Pourtant, leurs erreurs furent nombreuses et ils sont pour une grande part responsables de cette crise. Voici quelques unes de leurs stratégies :
- Des réformes, nombreuses, qui ont toutes concouru à un allègement continu des programmes et à la mise en œuvre de méthodes d’une grande nocivité, en lecture notamment.
- Un laxisme généralisé tant sur le plan scolaire que disciplinaire. Exemples : le passage automatique en classe supérieure tout au long du cursus, une indulgence soigneusement dissimulée aux yeux du public dans les notations des examens qui conduit à une immense tromperie sur le niveau réel des élèves.
Les incidences se font en premier lieu ressentir dans l’école primaire, mais les dommages se manifestent ensuite dans tout le système d’enseignement, y compris l’enseignement supérieur, le mettant en péril.
- Des choix idéologiques qui ont dénaturé la mission de l’école primaire : pédagogisme et constructivisme. Ces concepts avancent deux principes également critiquables : l’enfant est au centre du système, l’enfant doit construire seul son savoir. Ces choix pédagogiques, sont, malgré leur prétention à être fondés scientifiquement, sans aucune justification d’aucune sorte.
L’urgence de refonder l’école primaire
Pour notre association, la première étape de toute réforme sérieuse et durable pour rendre à sa fonction le système scolaire passe par une remise en fonction de l’école élémentaire, qui doit retrouver son rôle. Cette étape est fondatrice, d’autant que c’est dans la période qui correspond à l’école primaire que se met en place ce qui permettra à l’enfant d’accéder à la pensée abstraite.

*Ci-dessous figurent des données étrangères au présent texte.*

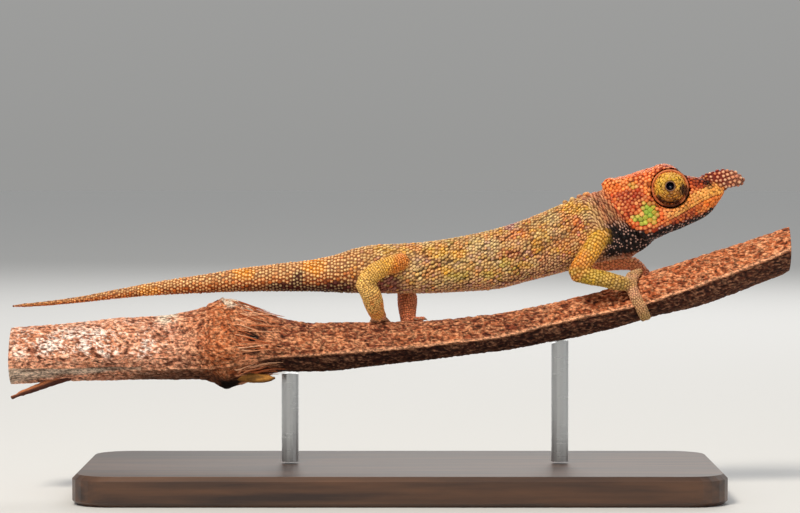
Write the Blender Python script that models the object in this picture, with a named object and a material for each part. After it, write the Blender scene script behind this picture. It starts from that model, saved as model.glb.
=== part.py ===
"""A long-nosed chameleon, life size, walking to the right along a cut length of branch that two
rods hold over a flat base.

The frame is metres with +Z up. The animal faces +X, its right side is towards -Y, and the origin
is the middle of the underside of the base. The tables below are in millimetres, and every solid
is turned to metres when its mesh is made.
"""

import math

import bmesh
import bpy
import numpy as np

MM = 0.001
GAP = 0.3  # what touching neighbours keep between them
SHARP_EDGE = math.radians(50)  # an edge that turns more than this is shaded as an edge

# Body, from the tail's tip to the front of the torso: each row is the place of the back and of
# the belly in side view (x, z, x, z) and half the width there.
TAIL_AND_TORSO = (
    (-52.40, 25.38, -52.40, 25.18, 0.10),
    (-51.30, 25.62, -51.30, 25.14, 0.24),
    (-48.60, 25.96, -48.60, 25.20, 0.38),
    (-43.20, 26.73, -43.20, 25.65, 0.54),
    (-37.80, 27.74, -37.80, 26.26, 0.73),
    (-32.40, 28.75, -32.40, 26.73, 0.98),
    (-27.00, 29.56, -27.00, 27.00, 1.22),
    (-21.60, 30.44, -21.60, 27.20, 1.50),
    (-16.20, 31.12, -16.20, 27.26, 1.76),
    (-10.80, 31.80, -10.80, 27.20, 2.02),
    (-8.10, 32.47, -8.10, 27.09, 2.22),
    (-6.75, 32.95, -6.75, 27.03, 2.36),
    (-4.05, 33.55, -4.05, 27.02, 2.52),
    (0.00, 33.78, 0.00, 26.97, 2.56),
    (4.05, 34.10, 4.05, 26.98, 2.58),
    (8.10, 34.75, 8.10, 27.18, 2.64),
    (13.50, 35.97, 13.50, 27.64, 2.76),
    (17.55, 37.34, 17.55, 28.68, 2.86),
    (21.20, 38.90, 21.90, 29.80, 2.86),
    (23.90, 40.00, 25.60, 30.85, 2.72),
    (26.20, 40.72, 28.60, 31.50, 2.50),
)
TAIL_CUTS = (-36.0, -21.0)
HIP_CUT = -7.4
SHOULDER_ROW = 20

# Neck and throat, on from the torso's front and up under the head, in the same columns.
NECK = (
    (26.20, 40.72, 28.60, 31.50, 2.50),
    (28.40, 41.10, 29.90, 31.62, 2.46),
    (30.30, 40.60, 31.10, 31.82, 2.36),
    (31.90, 39.20, 31.85, 32.35, 2.16),
    (32.60, 37.60, 32.25, 33.05, 1.80),
    (32.90, 36.60, 32.50, 33.45, 1.20),
)

# Head, from the rear edge of the casque to the snout's tip: crown and throat in side view, then
# half the width at the crest that edges the crown, at the cheek, at the lips and at the jaw, and
# how far the section bows backwards between crown and throat.
HEAD = (
    (27.05, 41.75, 32.60, 35.10, 0.80, 2.10, 2.45, 1.90, 0.85),
    (27.70, 42.45, 33.00, 34.00, 1.30, 2.60, 2.85, 2.20, 0.80),
    (29.10, 42.66, 33.90, 34.18, 1.90, 2.95, 3.15, 2.40, 0.60),
    (30.80, 43.08, 34.90, 34.52, 2.25, 3.05, 3.30, 2.50, 0.40),
    (32.40, 43.66, 35.70, 34.90, 2.42, 3.02, 3.35, 2.50, 0.20),
    (33.75, 44.00, 36.50, 35.24, 2.45, 2.86, 3.30, 2.45, 0.10),
    (34.85, 44.45, 37.15, 35.48, 2.38, 2.70, 3.20, 2.36, 0.00),
    (35.80, 44.58, 37.80, 35.72, 2.30, 2.58, 3.06, 2.26, 0.00),
    (36.72, 44.28, 38.45, 36.00, 2.18, 2.48, 2.92, 2.16, 0.00),
    (37.55, 43.68, 39.15, 36.32, 2.00, 2.38, 2.76, 2.02, 0.00),
    (38.35, 43.05, 39.80, 36.62, 1.82, 2.26, 2.58, 1.88, 0.00),
    (39.30, 42.85, 40.50, 36.94, 1.66, 2.12, 2.38, 1.72, 0.00),
    (40.25, 42.70, 41.15, 37.30, 1.54, 1.96, 2.18, 1.56, 0.00),
    (41.20, 42.45, 41.75, 37.75, 1.40, 1.76, 1.94, 1.38, 0.00),
    (42.15, 42.05, 42.30, 38.30, 1.20, 1.50, 1.66, 1.16, 0.00),
    (42.95, 41.50, 42.75, 38.95, 0.94, 1.18, 1.30, 0.90, 0.00),
    (43.55, 41.15, 43.18, 39.60, 0.62, 0.78, 0.86, 0.60, 0.00),
    (43.86, 40.98, 43.55, 40.14, 0.28, 0.34, 0.38, 0.26, 0.00),
)
MOUTH_LINE = ((33.35, 35.45), (34.45, 36.00), (36.20, 36.95), (37.80, 37.85), (39.15, 38.60),
              (40.50, 39.40), (42.25, 40.15), (43.95, 40.62))
MOUTH_CORNER_X = 33.7
MOUTH_DEPTH = 0.34
LIP_HEIGHT = 0.50

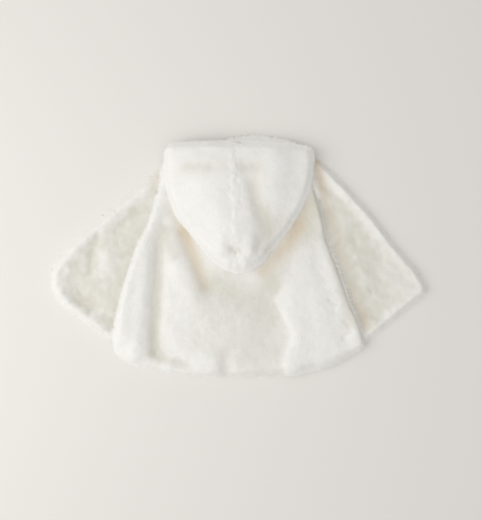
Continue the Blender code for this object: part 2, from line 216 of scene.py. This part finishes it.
PAINTED_GAP_SHADE = {  # painted warm shade, where light goes back and forth between two panels
    "back": [
        ("left of the hood", [(-105, 80), (-88, 44)], 0.9, 9, 9, 0.4, 0.8),
        ("left of the tip", [(-86, 36), (-67, -12), (-56, -46)], 1.0, 11, 12, 1.0, 0.5),
        ("right of the hood", [(110, 84), (96, 52)], 0.8, 9, 10, 0.4, 1.0),
        ("right of the tip", [(92, 44), (72, 14), (38, -24)], 1.0, 12, 13, 1.0, 0.6),
    ],
    "front_left": [
        ("beside the hood", [(-128, 130), (-138, 114)], 0.5, 8, 8, 1.0, 0.8),
        ("left hollow", [(-246, -72), (-234, -70)], 0.3, 10, 10, 1.0, 1.0),
    ],
    "front_right": [
        ("beside the hood", [(120, 172), (126, 142), (133, 112)], 0.95, 8, 9, 0.8, 1.0),
        ("beside the back", [(137, 98), (148, 60), (172, -20)], 0.55, 9, 9, 1.0, 0.8),
        ("at the hem", [(180, -46), (204, -112)], 0.7, 9, 9, 0.6, 1.0),
    ],
}
WING_RIMS = [  # the outer edges of the two fronts
    [(-109, 150), (-170, 102), (-227, 54), (-290, -7), (-302, -42), (-277, -84), (-222, -124), (-190, -145)],
    [(112, 160), (189, 92), (246, 22), (294, -36), (302, -52), (275, -79), (218, -125), (195, -142)],
]
RIM_WIDTH = (8.0, 25.0)  # where painted shade starts inside the lighter, unshaded border of a front, and where it is full
RIM_STRAYS = 9.0  # how far that line wanders
INNER_PAINTED_SHADE = (0.62, 0.4)  # how much shade is painted inside, and how uneven
PAINTED_SHADE_PATCH = 16.0  # size of the uneven patches of that painted shade

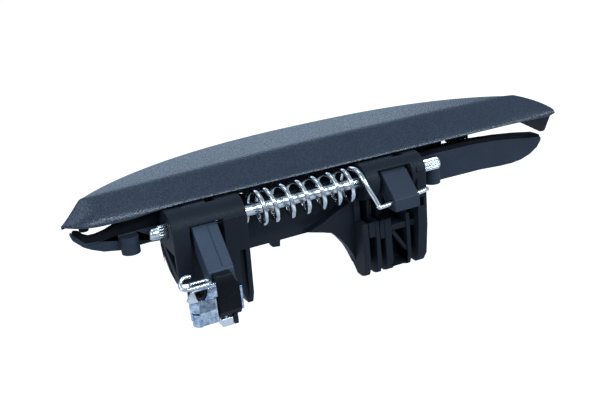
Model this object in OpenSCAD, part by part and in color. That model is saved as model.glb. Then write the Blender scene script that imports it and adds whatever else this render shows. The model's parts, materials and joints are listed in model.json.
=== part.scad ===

En 2005, nous avions préconisé les changements suivants pour refonder l’école primaire :
. Les méthodes doivent être modifiées : aller du simple au compliqué.
. La lecture doit procéder d’une méthode alphabétique qui prend en compte le fait que la langue française est une langue fondée sur un alphabet
. Les programmes doivent être revus à la hausse, spécialement en français et en calcul.

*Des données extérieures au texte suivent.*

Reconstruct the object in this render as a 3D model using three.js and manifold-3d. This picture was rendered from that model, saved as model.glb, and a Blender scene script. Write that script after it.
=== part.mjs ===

. Le principe de la liberté pédagogique doit être mis en œuvre et ne pas rester lettre morte.
. Il faut établir des rapports clairs entre les enfants d’une part, l’institution et les professeurs d’autre part, en commençant à inculquer dès la maternelle des comportements raisonnables et disciplinés, préparatoires à l’écoute et à l’atmosphère de travail et d’apaisement requise pour les enfants et les enseignants.
Les nouveaux programmes du primaire respectent ces orientations dans les grandes lignes. Voilà pourquoi nous pensons qu’il y a urgence à les appliquer afin de commencer dès septembre 2008 la refondation de l’ensemble du système scolaire.
Les réformes proposées constituent une avancée certaine dans la bonne direction. Nous les soutenons, même si nous regrettons certaines formulations consensuelles qui laissent la porte ouverte au maintien de pratiques néfastes aux enfants.
Le mieux étant l’ennemi du bien, rien ne serait pire que le statu quo que demandent certaines personnalités et organisations qui ont des responsabilités, voire même des intérêts, dans la crise que traverse le système scolaire français.